Tuesday, March 3, 2009

Internet on the Ship

We have reasonably good internet reception most of the time on the ship. I had had no internet on an Alaskan cruise when the ship was in the glacial bays…probably because we were so far north that the synchronous satellites were too low on the horizon give the steep mountains. I’ve heard that the only bad site for internet will be when we are near Leningrad because of the huge Russian submarine base nearby. The Russians jam most electronic signals there.

You can use the ship’s internet café, or you portable wirelessly. The ship also has a limited number of laptops that they will loan out once you have purchased time on their internet connection; however, you need to do this immediately because the number of computers is limited. I was surprised, but people who borrowed a laptop on day one could use it for 107 days if they wanted to do so.

The cost of time is not cheap. Their base price is $0.75/minute. You can buy a block of minutes for lower pricing per minute: 100 minutes at $60 ($0.60/min), 150 minutes at $75 ($0.50/min), 250 minutes at $100 ($0.40/minute), 500 minutes at $175 ($0.35/min), and 1000 minutes at $250 ($0.25/min). If you buy a plan and have minutes left at the end of the trip you get no refund.
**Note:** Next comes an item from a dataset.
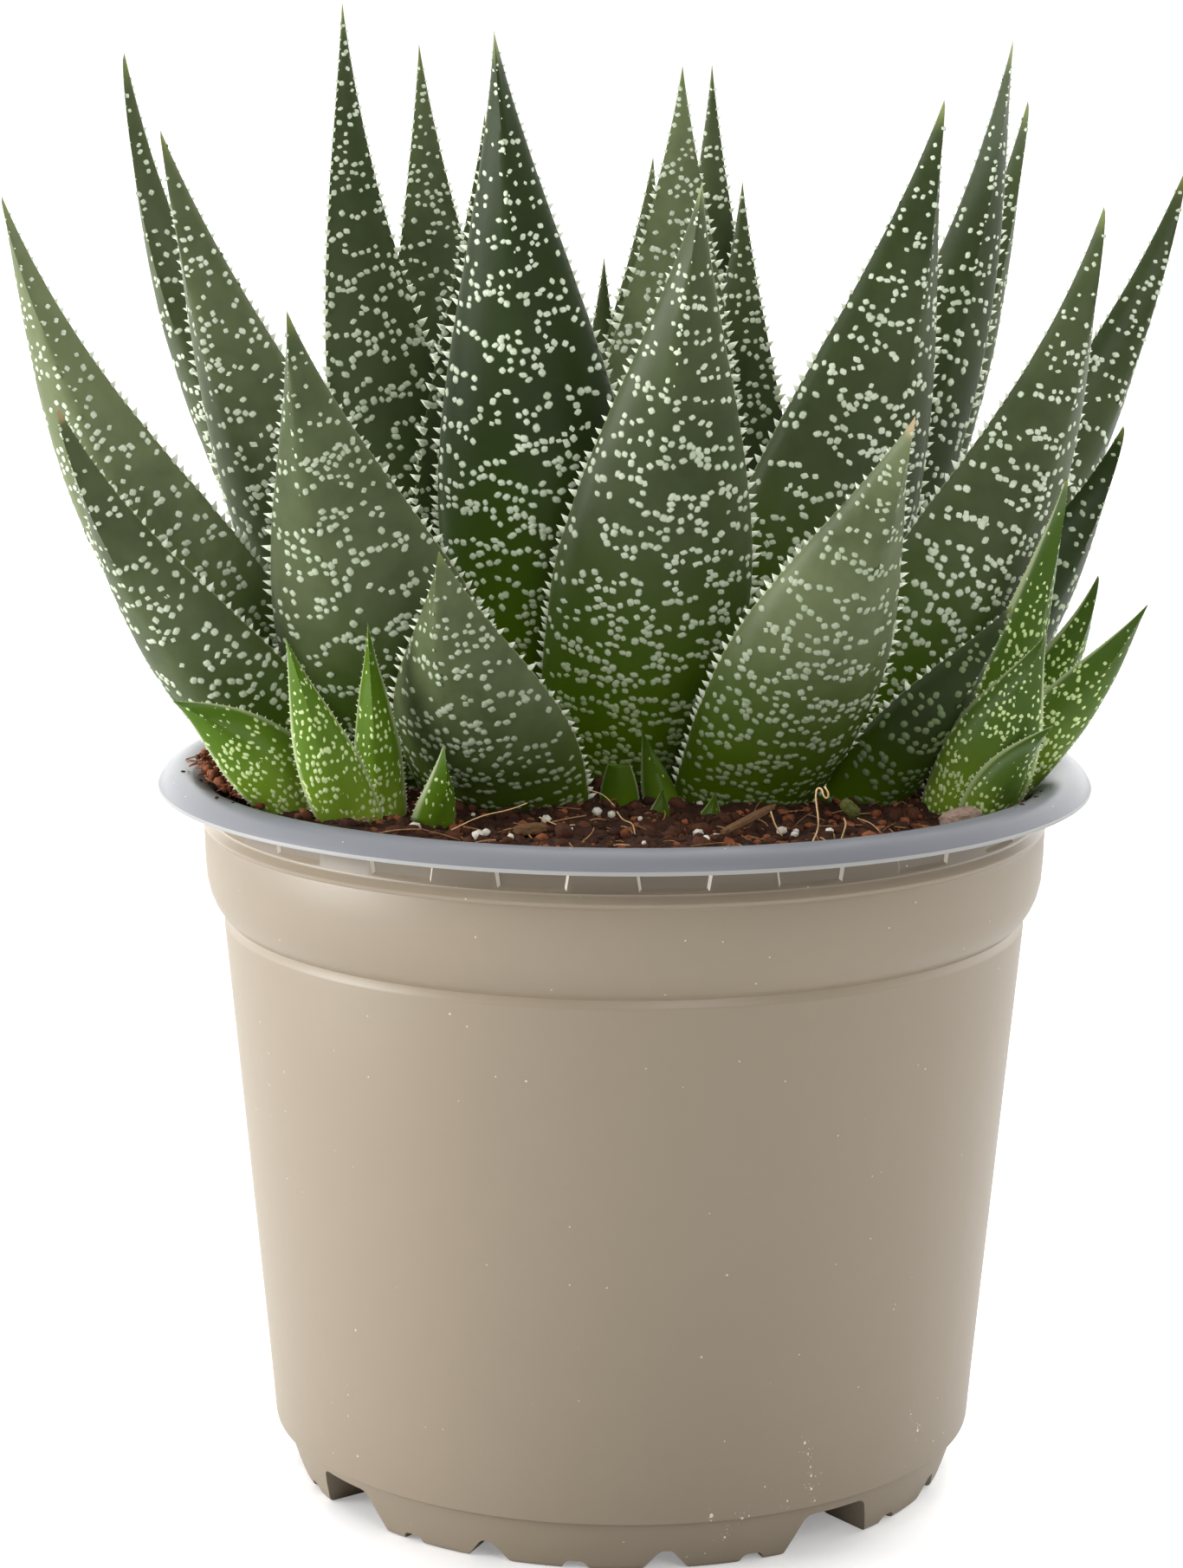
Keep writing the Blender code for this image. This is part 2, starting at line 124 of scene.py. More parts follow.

Since we have a suite, we get the internet complementary, meaning they charge our account and then credit us back. (I prefer to think that they buried this cost in the premium that we pay for the suite, rather than give anything for free.) This is nice because it looks like at our usage rate, between Kathleen and me, we’ll use a little over $1,500 total for internet for the entire trip.

Even given that we really don’t pay, we tend to get on and off quickly…doing as much off line as possible. People who pay are still likely to pay around $1,000 for the entire trip. I might not have kept the blog up if I had to pay the regular prices for the time for all the postings.

The internet on ship can be slow. This is quite annoying when you are paying by the minute. My suggestion to anyone who is planning an extended cruise is to spend some time prior to the trip learning ways to minimize time on line.

Kathleen has a small Acer computer. It is nice and compact, but it is slower than mine. She wastes a lot of on-line minutes with the slower computer. If you are going to spend $1,000 in computer minutes on the ship, you might be better off to buy a faster computer prior to the trip.

There are also ways to download e-mail onto your machine. Go on line, download, then go off line to read and answer your e-mail for the next time you are on-line. This saves on-line minutes.

There are also ways to bookmark sites such that you can go on-line and download, then go off-line to read. This saves a lot of time with blogs.

We can use our portables wirelessly from our cabin, but it works a lot better if we crack open the down. Check with your internet café about how the internet reception works in various locations.